Lines containing the word "script" are the ones to copy from the records below.

[Begin Dataset extract]

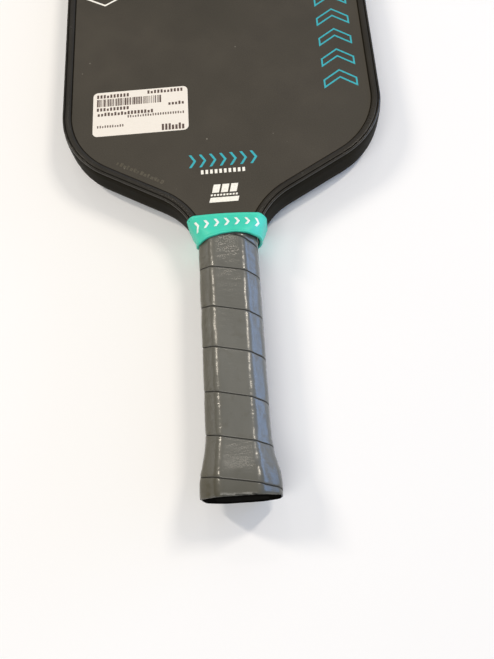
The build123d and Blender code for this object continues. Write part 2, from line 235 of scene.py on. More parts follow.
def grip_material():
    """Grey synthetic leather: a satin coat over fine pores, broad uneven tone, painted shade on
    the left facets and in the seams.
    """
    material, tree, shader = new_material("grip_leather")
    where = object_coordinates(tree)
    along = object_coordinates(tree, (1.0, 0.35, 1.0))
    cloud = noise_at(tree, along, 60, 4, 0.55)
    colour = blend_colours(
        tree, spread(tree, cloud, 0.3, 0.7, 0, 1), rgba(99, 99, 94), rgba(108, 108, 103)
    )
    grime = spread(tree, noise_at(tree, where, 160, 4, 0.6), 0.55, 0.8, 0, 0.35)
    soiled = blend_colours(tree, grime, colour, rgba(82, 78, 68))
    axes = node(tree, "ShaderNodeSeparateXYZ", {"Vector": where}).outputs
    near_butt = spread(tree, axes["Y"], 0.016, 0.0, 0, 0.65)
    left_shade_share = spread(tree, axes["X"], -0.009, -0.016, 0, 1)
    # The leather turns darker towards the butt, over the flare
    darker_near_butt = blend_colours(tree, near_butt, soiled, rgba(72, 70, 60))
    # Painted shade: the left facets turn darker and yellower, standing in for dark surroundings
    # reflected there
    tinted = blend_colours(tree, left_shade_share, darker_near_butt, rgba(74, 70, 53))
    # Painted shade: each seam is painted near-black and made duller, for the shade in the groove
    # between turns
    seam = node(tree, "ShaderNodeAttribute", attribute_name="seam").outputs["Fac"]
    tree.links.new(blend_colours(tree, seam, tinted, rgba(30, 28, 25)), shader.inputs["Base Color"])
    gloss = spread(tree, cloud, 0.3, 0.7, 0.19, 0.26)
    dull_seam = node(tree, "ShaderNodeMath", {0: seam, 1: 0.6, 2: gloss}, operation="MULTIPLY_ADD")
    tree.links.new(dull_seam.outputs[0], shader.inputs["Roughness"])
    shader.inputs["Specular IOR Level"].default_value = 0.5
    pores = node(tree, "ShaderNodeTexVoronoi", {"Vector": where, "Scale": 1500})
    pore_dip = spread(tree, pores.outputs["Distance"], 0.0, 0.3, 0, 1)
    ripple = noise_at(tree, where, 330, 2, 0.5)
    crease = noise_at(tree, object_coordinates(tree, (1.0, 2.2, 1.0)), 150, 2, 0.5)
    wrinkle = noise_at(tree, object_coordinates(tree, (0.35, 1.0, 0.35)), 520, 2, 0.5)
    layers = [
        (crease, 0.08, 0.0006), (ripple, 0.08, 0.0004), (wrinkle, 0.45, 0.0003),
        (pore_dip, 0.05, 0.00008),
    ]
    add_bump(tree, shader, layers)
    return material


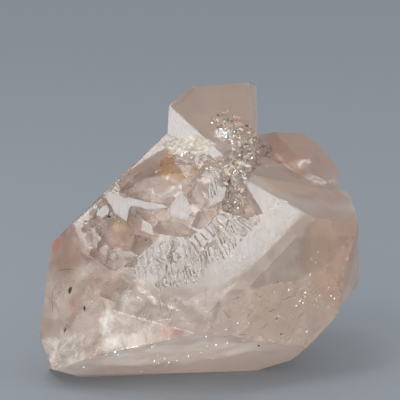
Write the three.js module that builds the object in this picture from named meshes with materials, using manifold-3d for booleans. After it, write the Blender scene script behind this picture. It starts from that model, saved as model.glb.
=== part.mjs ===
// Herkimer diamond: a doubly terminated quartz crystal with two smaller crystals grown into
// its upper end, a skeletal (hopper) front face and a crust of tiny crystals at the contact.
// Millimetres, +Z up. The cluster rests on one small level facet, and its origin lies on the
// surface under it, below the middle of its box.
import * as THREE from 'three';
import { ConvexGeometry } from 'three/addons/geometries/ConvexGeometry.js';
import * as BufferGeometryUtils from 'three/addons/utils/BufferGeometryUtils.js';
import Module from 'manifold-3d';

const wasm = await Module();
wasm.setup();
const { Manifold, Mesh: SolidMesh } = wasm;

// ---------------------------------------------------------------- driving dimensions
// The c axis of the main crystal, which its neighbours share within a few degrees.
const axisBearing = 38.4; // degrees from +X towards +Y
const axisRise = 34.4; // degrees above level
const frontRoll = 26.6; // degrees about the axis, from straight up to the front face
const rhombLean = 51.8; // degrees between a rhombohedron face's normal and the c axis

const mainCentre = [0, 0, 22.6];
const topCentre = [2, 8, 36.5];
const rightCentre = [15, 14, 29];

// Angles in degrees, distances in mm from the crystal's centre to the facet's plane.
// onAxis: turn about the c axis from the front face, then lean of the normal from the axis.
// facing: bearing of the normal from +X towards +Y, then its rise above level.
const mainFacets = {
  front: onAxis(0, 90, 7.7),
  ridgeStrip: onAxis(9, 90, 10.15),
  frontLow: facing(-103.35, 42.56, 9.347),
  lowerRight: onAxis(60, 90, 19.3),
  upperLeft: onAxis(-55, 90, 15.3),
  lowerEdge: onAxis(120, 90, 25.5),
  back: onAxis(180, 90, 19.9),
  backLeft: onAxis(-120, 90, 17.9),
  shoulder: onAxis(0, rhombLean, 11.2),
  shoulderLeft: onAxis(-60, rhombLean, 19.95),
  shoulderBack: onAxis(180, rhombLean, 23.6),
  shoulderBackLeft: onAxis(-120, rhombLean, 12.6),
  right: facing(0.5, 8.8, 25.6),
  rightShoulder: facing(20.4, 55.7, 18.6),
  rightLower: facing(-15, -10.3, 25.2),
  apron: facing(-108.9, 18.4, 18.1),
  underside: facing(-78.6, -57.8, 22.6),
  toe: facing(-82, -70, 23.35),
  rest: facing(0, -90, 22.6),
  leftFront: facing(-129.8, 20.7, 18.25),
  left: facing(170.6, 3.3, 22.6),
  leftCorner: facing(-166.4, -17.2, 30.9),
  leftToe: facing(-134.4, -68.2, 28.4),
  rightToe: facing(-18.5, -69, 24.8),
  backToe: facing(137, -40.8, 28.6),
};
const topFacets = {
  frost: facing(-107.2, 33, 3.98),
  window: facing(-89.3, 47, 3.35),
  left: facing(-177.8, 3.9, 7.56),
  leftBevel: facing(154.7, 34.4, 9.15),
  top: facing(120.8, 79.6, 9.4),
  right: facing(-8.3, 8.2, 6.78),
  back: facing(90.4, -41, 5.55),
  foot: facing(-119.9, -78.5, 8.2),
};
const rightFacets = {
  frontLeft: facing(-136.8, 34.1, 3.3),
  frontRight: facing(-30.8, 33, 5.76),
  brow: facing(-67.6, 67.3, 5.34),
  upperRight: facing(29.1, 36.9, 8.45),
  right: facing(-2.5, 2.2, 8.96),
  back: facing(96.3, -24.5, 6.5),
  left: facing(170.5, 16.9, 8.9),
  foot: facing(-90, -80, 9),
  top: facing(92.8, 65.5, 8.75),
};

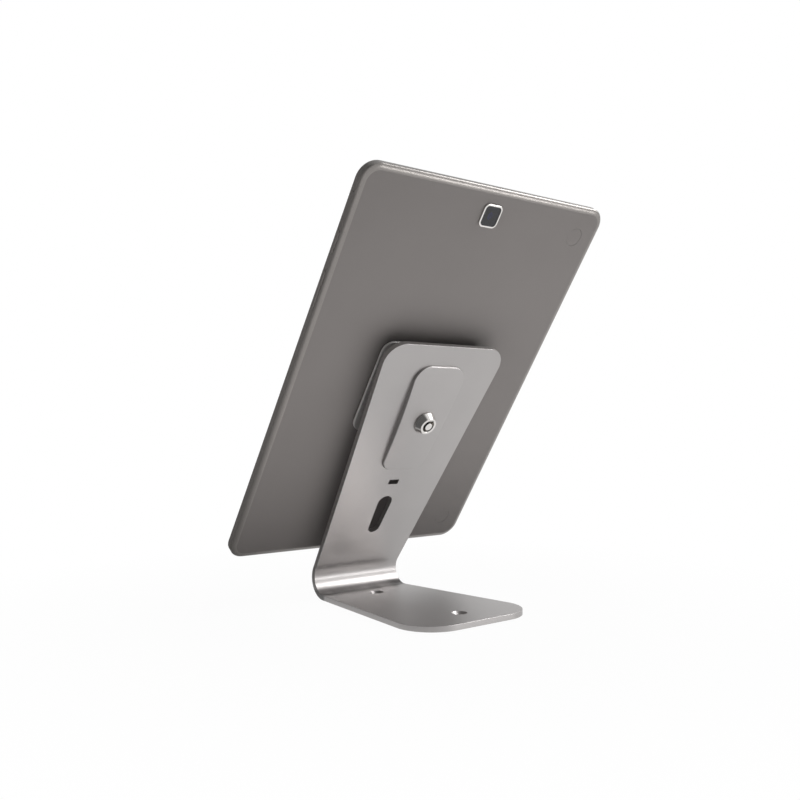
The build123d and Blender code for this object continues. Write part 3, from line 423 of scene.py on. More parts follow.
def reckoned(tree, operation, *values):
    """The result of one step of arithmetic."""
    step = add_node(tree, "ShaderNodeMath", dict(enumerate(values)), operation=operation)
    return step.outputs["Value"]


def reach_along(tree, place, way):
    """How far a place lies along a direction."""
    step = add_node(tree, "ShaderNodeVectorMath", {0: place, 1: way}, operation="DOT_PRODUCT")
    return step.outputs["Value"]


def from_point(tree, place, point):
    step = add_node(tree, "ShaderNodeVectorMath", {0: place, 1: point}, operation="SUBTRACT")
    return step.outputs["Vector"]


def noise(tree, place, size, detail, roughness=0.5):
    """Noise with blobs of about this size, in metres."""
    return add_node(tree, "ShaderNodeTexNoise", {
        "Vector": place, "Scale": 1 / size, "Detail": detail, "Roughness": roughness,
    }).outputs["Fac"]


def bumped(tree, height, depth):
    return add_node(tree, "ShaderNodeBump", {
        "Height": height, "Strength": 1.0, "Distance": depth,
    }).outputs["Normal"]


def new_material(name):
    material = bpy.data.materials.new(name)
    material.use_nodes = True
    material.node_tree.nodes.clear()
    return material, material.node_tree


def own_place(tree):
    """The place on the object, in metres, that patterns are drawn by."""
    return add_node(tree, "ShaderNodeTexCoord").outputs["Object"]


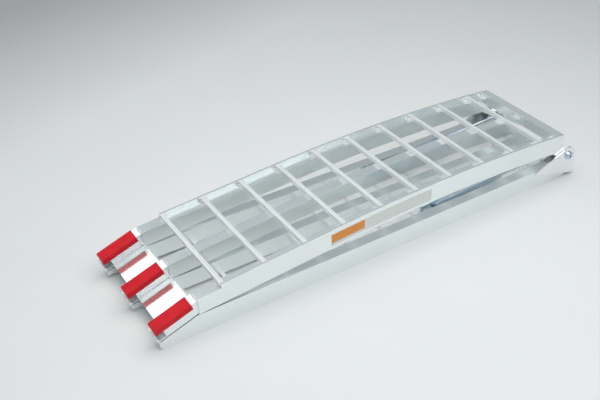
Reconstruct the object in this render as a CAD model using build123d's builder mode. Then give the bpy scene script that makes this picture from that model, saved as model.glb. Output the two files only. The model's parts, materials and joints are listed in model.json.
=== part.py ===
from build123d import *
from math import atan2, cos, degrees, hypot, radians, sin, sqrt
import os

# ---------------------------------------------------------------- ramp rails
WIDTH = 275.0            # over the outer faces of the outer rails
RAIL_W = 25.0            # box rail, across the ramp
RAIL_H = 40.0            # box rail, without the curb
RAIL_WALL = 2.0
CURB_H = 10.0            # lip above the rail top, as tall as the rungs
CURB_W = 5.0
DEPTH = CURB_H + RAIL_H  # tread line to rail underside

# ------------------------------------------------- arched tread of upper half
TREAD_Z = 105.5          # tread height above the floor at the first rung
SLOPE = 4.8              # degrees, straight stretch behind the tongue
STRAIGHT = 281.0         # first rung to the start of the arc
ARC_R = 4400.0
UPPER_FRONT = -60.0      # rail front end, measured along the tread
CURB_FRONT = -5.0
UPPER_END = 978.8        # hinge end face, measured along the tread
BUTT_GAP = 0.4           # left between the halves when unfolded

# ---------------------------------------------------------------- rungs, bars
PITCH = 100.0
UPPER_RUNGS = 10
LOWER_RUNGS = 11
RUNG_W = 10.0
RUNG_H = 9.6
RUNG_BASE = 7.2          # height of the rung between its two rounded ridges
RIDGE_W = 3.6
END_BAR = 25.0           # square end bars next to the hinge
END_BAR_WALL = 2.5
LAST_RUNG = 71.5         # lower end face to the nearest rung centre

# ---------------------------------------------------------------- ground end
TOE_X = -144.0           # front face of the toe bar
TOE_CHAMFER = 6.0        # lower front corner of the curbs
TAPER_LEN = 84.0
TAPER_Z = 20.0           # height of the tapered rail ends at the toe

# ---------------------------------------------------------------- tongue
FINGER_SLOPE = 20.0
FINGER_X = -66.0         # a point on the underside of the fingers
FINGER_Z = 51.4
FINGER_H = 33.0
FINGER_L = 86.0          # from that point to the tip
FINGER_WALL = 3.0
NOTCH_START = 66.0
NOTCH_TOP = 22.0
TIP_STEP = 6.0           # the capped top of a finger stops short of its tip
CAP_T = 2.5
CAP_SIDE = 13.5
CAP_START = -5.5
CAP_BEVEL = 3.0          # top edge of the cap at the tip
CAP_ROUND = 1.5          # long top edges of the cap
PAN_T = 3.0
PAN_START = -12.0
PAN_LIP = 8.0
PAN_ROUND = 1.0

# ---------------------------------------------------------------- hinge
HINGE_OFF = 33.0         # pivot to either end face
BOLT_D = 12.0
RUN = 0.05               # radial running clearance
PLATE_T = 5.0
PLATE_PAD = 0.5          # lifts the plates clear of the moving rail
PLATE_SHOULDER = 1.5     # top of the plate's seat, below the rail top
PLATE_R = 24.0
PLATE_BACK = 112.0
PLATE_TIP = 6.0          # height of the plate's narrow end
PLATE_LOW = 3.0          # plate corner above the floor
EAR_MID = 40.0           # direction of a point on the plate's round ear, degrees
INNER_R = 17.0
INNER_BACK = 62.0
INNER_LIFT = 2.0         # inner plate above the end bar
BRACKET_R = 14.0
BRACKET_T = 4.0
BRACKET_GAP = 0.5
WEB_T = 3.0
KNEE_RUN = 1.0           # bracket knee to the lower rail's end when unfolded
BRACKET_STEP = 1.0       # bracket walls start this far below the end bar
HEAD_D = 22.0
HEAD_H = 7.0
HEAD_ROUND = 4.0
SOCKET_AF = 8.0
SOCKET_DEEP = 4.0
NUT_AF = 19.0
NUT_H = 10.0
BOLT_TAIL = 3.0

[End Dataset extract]

Problem solution:
Write the three.js module that builds the object in this picture from named meshes with materials, using manifold-3d for booleans. After it, write the Blender scene script behind this picture. It starts from that model, saved as model.glb.
Reconstruct the object in this render as a CAD model using build123d's builder mode. Then give the bpy scene script that makes this picture from that model, saved as model.glb. Output the two files only. The model's parts, materials and joints are listed in model.json.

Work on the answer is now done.